There are many types of compression applications out there, including but not limited to arm sleeves, shirts, shorts, pants and socks...
I am sure everyone has seen the basketball player with the compression arm sleeve or the marathon runner with the calf compression sleeves. Many of today’s competitive athletes have turned to compression garments in the hopes that they will enhance their performance and/or recovery from whatever grueling event they may be participating in. The simple truth is that science has not found a concrete link between wearing these compression garments and recovery and performance enhancement.
Now, although the evidence may not support the physiological effect of the compression garments, there still remains the impact of the placebo effect. In its simplest definition, the placebo effect is when someone experiences a given outcome based on his or her expectation of that outcome. For example, wearing these compression sleeves on my calves will help me run this race better. Simply by believing in that notion, the runner may experience the psychological impacts and be able to run-what they perceive-as a faster race.

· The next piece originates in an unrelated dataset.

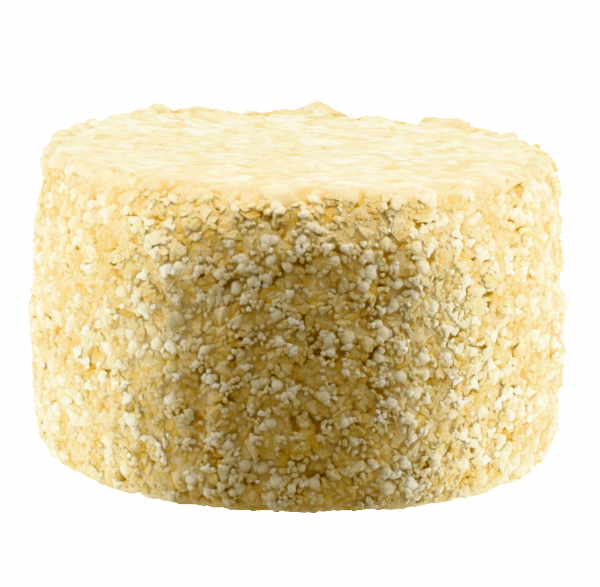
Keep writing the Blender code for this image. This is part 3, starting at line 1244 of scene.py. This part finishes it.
# Packed in this order, so that small grains fill what the large ones leave.
GRAINS = (
    Grains(
        "waxy_lumps", GrainShape.SLAB, WAXY_CURD, tries=140, smallest=5.0 * MM, largest=8.0 * MM,
        seed=5, half_height=0.18, drift_pull=-0.5,
    ),
    Grains(
        "white_lumps", GrainShape.KNOBBLY, WHITE_CURD, tries=5200, smallest=4.0 * MM, largest=8.5 * MM,
        seed=3, level=0.7 * MM, half_height=0.36, drift_pull=0.85, closeness=0.6,
    ),
    Grains(
        "waxy_chips", GrainShape.BROKEN, WAXY_CURD, tries=60000, smallest=3.2 * MM, largest=8.4 * MM,
        seed=7, skew=1.2, closeness=0.58,
    ),
    Grains(
        "white_bits", GrainShape.BIT, WHITE_CURD, tries=20000, smallest=1.8 * MM, largest=3.4 * MM,
        seed=13, level=0.3 * MM, drift_pull=0.75, closeness=0.66,
    ),
    Grains(
        "waxy_bits", GrainShape.BIT, WAXY_CURD, tries=80000, smallest=1.6 * MM, largest=3.2 * MM,
        seed=17, level=0.1 * MM, closeness=0.58,
    ),
)


@dataclass(frozen=True)
class LightSheet:
    """A flat sheet of cloth, lit from behind, that the camera doesn't see.

    Attributes:
        name: The light's name.
        place: The sheet's centre.
        facing: Which way it shines.
        width: Its level side.
        height: Its upright side.
        glow: How bright the cloth is.
        spread: How wide its light fans out, in degrees. A honeycomb in front of the cloth narrows it.
        colour: The cloth's colour.
    """

    name: str
    place: tuple[float, float, float]
    facing: tuple[float, float, float]
    width: float
    height: float
    glow: float
    spread: float = 180.0
    colour: str = "EAF4FF"

    def hang(self) -> None:
        """Adds the light."""
        lamp = bpy.data.lights.new(self.name, "AREA")
        lamp.shape = "RECTANGLE"
        lamp.size, lamp.size_y = self.width, self.height
        lamp.energy = self.glow * math.pi * self.width * self.height
        lamp.spread = math.radians(self.spread)
        lamp.color = linear(self.colour)[:3]
        holder = placed(self.name, lamp)
        turn = Vector(self.facing).to_track_quat("-Z", "Y").to_matrix().to_4x4()
        holder.matrix_world = Matrix.Translation(self.place) @ turn
        holder.visible_camera = False


SHEETS = (
    LightSheet("left_sheet", (-0.12, 0.1, 0.065), (1.0, 0.0, 0.0), 0.42, 0.5, 1.2),
    LightSheet("right_sheet", (0.12, 0.1, 0.065), (-1.0, 0.0, 0.0), 0.42, 0.5, 1.39),
    LightSheet("front_left", (-0.126, -0.6, 0.08), (0.0, 1.0, -0.05), 0.12, 0.25, 1.7, 12.0),
    LightSheet("front_right", (0.126, -0.6, 0.08), (0.0, 1.0, -0.05), 0.12, 0.25, 1.8, 12.0),
    LightSheet("rim_light", (0.0, -0.45, 0.445), (0.0, 0.365, -0.325), 0.3, 0.02, 1.5, 6.0, "FFF8E6"),
)


@dataclass
class Studio:
    """A small light tent over a light table, and the camera.

    Attributes:
        front: How bright the tent is at the front, where the camera looks in.
        behind: How much brighter it is behind the cheese.
        above: How much brighter it is above.
        below: How much brighter the light table makes it below.
        overhead: The strength of the even light from above.
        overhead_width: How wide its source looks, in degrees.
        overhead_from: Where it comes from.
        table_glow: How strongly the light table shines.
        camera_distance: From the camera to the cheese.
        camera_elevation: In degrees above the horizon.
        camera_roll: In degrees.
        lens: The focal length in mm, on a sensor 36 mm wide.
        aim: The spot that the camera looks at.
    """

    front: float = 0.165
    behind: float = 0.5
    above: float = 0.8
    below: float = 0.22
    overhead: float = 0.6
    overhead_width: float = 50.0
    overhead_from: tuple[float, float, float] = (0.0, 0.3, 1.0)
    table_glow: float = 8.0
    camera_distance: float = 1.08
    camera_elevation: float = 11.4
    camera_roll: float = 0.8
    lens: float = 205.4
    aim: tuple[float, float, float] = (0.0004, 0.0, 0.0516)

    def build(self) -> None:
        """Sets up the whole studio."""
        self.lay_table()
        self.light_from_above()
        self.hang_tent()
        for sheet in SHEETS:
            sheet.hang()
        self.place_camera()

    def lay_table(self) -> None:
        """Lays the floor: a lit white acrylic sheet that curves up all round, far from the cheese."""
        flat, bend, wall, sides = 2.2, 1.0, 2.0, 64
        path = [
            (flat + bend * math.sin(math.radians(turn)), bend * (1 - math.cos(math.radians(turn))))
            for turn in range(0, 91, 6)
        ]
        path.append((flat + bend, bend + wall))
        shape = bmesh.new()
        turns = [math.tau * side / sides for side in range(sides)]
        ways = [(math.cos(turn), math.sin(turn)) for turn in turns]
        rings = [
            [shape.verts.new((radius * across, radius * along, height)) for across, along in ways]
            for radius, height in path
        ]
        shape.faces.new(rings[0])
        for lower, upper in zip(rings, rings[1:]):
            for side in range(sides):
                after = (side + 1) % sides
                shape.faces.new((lower[side], upper[side], upper[after], lower[after]))
        mesh = as_mesh(shape, "light_table")
        floor = placed("light_table", mesh)
        # Opal acrylic scatters the light from under it, so it is an even, matt white with no lamps in sight.
        acrylic = bpy.data.materials.new("opal_acrylic")
        acrylic.use_nodes = True
        shader = acrylic.node_tree.nodes["Principled BSDF"]
        shader.inputs["Base Color"].default_value = linear("F2F1EE")
        shader.inputs["Roughness"].default_value = 0.9
        shader.inputs["Emission Color"].default_value = linear("FFFFFF")
        shader.inputs["Emission Strength"].default_value = self.table_glow
        mesh.materials.append(acrylic)
        # The table doesn't light the cheese, which keeps the front of the wall in shade.
        floor.visible_diffuse = False
        floor.visible_glossy = False
        floor.visible_shadow = False

    def light_from_above(self) -> None:
        """Adds an even light from above and a little behind."""
        lamp = bpy.data.lights.new("above", "SUN")
        lamp.energy = self.overhead
        lamp.angle = math.radians(self.overhead_width)
        holder = placed("above", lamp)
        holder.rotation_euler = Vector(self.overhead_from).to_track_quat("Z", "Y").to_euler()

    def hang_tent(self) -> None:
        """Hangs the tent's cloth: warm and dim at the front, white and bright above and behind."""
        world = bpy.data.worlds.new("light_tent")
        world.use_nodes = True
        tree = world.node_tree
        sky = tree.nodes["Background"]
        way = add(tree, "ShaderNodeTexCoord").outputs["Generated"]
        _, along, up = add(tree, "ShaderNodeSeparateXYZ", {0: way}).outputs
        far_behind, far_above, far_below, whitening = 0.6, 1.0, -0.7, 0.3
        back = step(tree, along, 0.0, far_behind, 0.0, self.behind, soft=False)
        high = step(tree, up, 0.0, far_above, self.front, self.front + self.above, soft=False)
        low = step(tree, up, 0.0, far_below, 0.0, self.below, soft=False)
        upper = maths(tree, "ADD", back, high)
        white = step(tree, upper, self.front, self.front + whitening, soft=False)
        tree.links.new(mixed(tree, "RGBA", white, linear("FFE9AE"), linear("FFFFFF")), sky.inputs["Color"])
        tree.links.new(maths(tree, "ADD", upper, low), sky.inputs["Strength"])
        bpy.context.scene.world = world

    def place_camera(self) -> None:
        """Places the camera."""
        lens = bpy.data.cameras.new("camera")
        lens.lens = self.lens
        lens.sensor_width = 36.0
        camera = placed("camera", lens)
        rise = math.radians(self.camera_elevation)
        away = Vector((0.0, -math.cos(rise), math.sin(rise)))
        roll = Matrix.Rotation(math.radians(self.camera_roll), 3, "Z")
        look = away.to_track_quat("Z", "Y").to_matrix() @ roll
        place = Vector(self.aim) + away * self.camera_distance
        camera.matrix_world = Matrix.Translation(place) @ look.to_4x4()
        bpy.context.scene.camera = camera


def main() -> None:
    """Builds the cheese and the studio."""
    logging.basicConfig(level=logging.INFO, format="%(name)s: %(message)s")
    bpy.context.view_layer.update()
    Studio().build()
    form = DrumForm()
    relief = relief_tree()
    wall = WallSkin(form).build(relief)
    PressedTop(form).build(relief)
    scatter, bed = scatter_tree(), Bed(wall)
    for grains in GRAINS:
        grains.build(bed, scatter)
    for name in (MOULD, OUTWARD, DRIFT):
        wall.data.attributes.remove(wall.data.attributes[name])
    view = bpy.context.scene.view_settings
    view.view_transform, view.look = "Khronos PBR Neutral", "Medium High Contrast"


if __name__ == "__main__":
    main()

Similar to many treatment options that may be available, there is no magical solution or pedigree for every person to follow. I see athletes of all levels, and if wearing a compression sleeve gives them the positive mental attitude needed to achieve the highest success, I will certainly not stand in their way. It is important to recognize, however, that mobility, stability and strength must also be a part of the training regimen.
There are many types of compression applications out there, including but not limited to arm sleeves, shirts, shorts, pants and socks. They range from moderately priced to expensive machines that claim to facilitate improved tissue healing or inflammation control. While controlling inflammation has long been a staple of the old adage, “RICE” (rest, ice, compression and elevation), studies have shown that the inflammatory process is necessary for proper healing.

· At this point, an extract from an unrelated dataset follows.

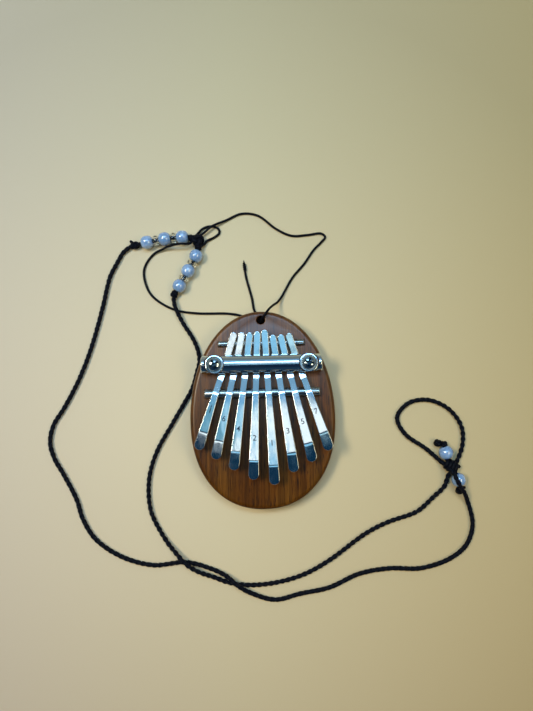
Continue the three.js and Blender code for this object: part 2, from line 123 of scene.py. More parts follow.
LEFT_BEADS = [(-34.9, 78.3, 3), (-42.9, 77.7, 3), (-50.9, 76.3, 3)]
LEFT_THREAD_ENDS = [(-31.9, 78.4, 2.9), (-53.9, 75.6, 2.8)]
RIGHT_BEADS = [(-28.7, 69.4, 3), (-32.4, 62.6, 3), (-36.4, 55.8, 3)]
RIGHT_THREAD_ENDS = [(-27.7, 72.1, 2.9), (-37.9, 53.4, 2.8)]
NECK_LEFT_ROUTE = [
    (-59.1, 74.6, 1.5), (-62.3, 72.1, 1.1), (-65.2, 67.0, 1.05), (-68.0, 61.5, 1.05),
    (-71.8, 45.4, 1.05), (-76.8, 27.6, 1.05), (-82.1, 14.0, 1.05), (-88.3, 2.1, 1.05),
    (-92.8, -5.2, 1.05), (-94.2, -12.6, 1.05), (-92.4, -19.3, 1.05), (-87.9, -27.0, 1.05),
    (-82.2, -37.7, 1.05), (-79.3, -46.2, 1.05), (-73.8, -54.7, 1.05), (-62.6, -62.3, 1.05),
    (-48.9, -66.2, 1.05), (-34.6, -65.3, 1.05), (-24.5, -68.0, 1.05), (-17.4, -71.1, 1.9),
    (-11.8, -75.1, 3.6), (-6.9, -78.4, 1.9), (3.4, -81.7, 1.05), (14.2, -79.5, 1.05),
    (27.1, -77.1, 1.05), (39.8, -71.8, 1.05), (53.0, -69.8, 1.05), (66.7, -70.0, 1.05),
    (79.7, -66.1, 1.05), (86.9, -60.5, 1.05), (90.0, -52.8, 1.05), (89.5, -46.4, 1.1),
    (88.3, -42.4, 1.6), (86.4, -38.8, 4.4), (84.4, -35.9, 6.2), (82.8, -33.3, 7.2),
    (82.0, -31.4, 7.0), (81.6, -29.6, 5.7),
]
NECK_LOOP_ROUTE = [
    (77.4, -24.7, 1.3), (71.5, -19.2, 1.05), (62.5, -12.5, 1.05), (59.4, -5.2, 1.05),
    (64.6, 0.9, 1.05), (73.5, 2.2, 1.05), (82.5, -2.1, 1.05), (87.6, -9.8, 1.05),
    (87.7, -17.5, 1.05), (84.9, -24.4, 1.3),
]
NECK_RIGHT_ROUTE = [
    (80.8, -30.4, 1.4), (78.6, -35.6, 1.05), (73.6, -40.1, 1.05), (66.1, -46.1, 1.05),
    (52.5, -50.6, 1.05), (43.0, -55.2, 1.05), (27.8, -65.5, 1.05), (16.6, -71.3, 1.05),
    (3.6, -74.7, 1.05), (-7.9, -75.4, 1.05), (-16.2, -74.2, 1.05), (-22.2, -71.9, 1.3),
    (-29.2, -68.9, 2.8), (-34.3, -65.4, 3.6), (-39.2, -60.5, 2.4), (-43.6, -55.2, 1.2),
    (-49.6, -43.6, 1.05), (-50.6, -30.6, 1.05), (-47.4, -18.6, 1.05), (-40.0, -5.5, 1.05),
    (-34.4, 3.9, 1.05), (-31.1, 10.0, 1.05), (-29.3, 16.0, 1.05), (-27.9, 22.5, 1.05),
    (-29.7, 30.0, 1.05), (-35.3, 39.6, 1.6), (-38.3, 46.2, 2.6), (-39.1, 49.7, 1.8),
]
NECK_ROUTE = (
    [(-28.6, 77.4, 2.6), LEFT_THREAD_ENDS[0], *LEFT_BEADS, LEFT_THREAD_ENDS[1], (-56.6, 75.4, 1.9)]
    + NECK_LEFT_ROUTE
    + [(80.0, -27.2, 3.2)]
    + NECK_LOOP_ROUTE
    + [(83.2, -27.4, 1.35)]
    + NECK_RIGHT_ROUTE
    + [(-38.9, 51.5, 1.9), RIGHT_THREAD_ENDS[1], *reversed(RIGHT_BEADS), RIGHT_THREAD_ENDS[0]]
    + [(-27.6, 74.9, 2.6)]
)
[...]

While some may argue to the contrary, in terms of the benefits of compression garments, it has not been scientifically proven to enhance performance or the healing process of inflammation. Again, that is just the science part of it. Wearing that sleeve or sock may allow you to feel more confident and dominant in your activity, but it is not a one-stop shop to cure small ailments that may arise from training or sport participation.
This blog is in no way trying to bash compression sleeves, or the truly positive implications of the placebo effect. Rather, it is just an informative piece educating consumers, patients and athletes that compression garments may not be doing what you actually think they are doing. While there is little evidence to support the positive effects, there is no research to say that it is harmful or detrimental to wear them.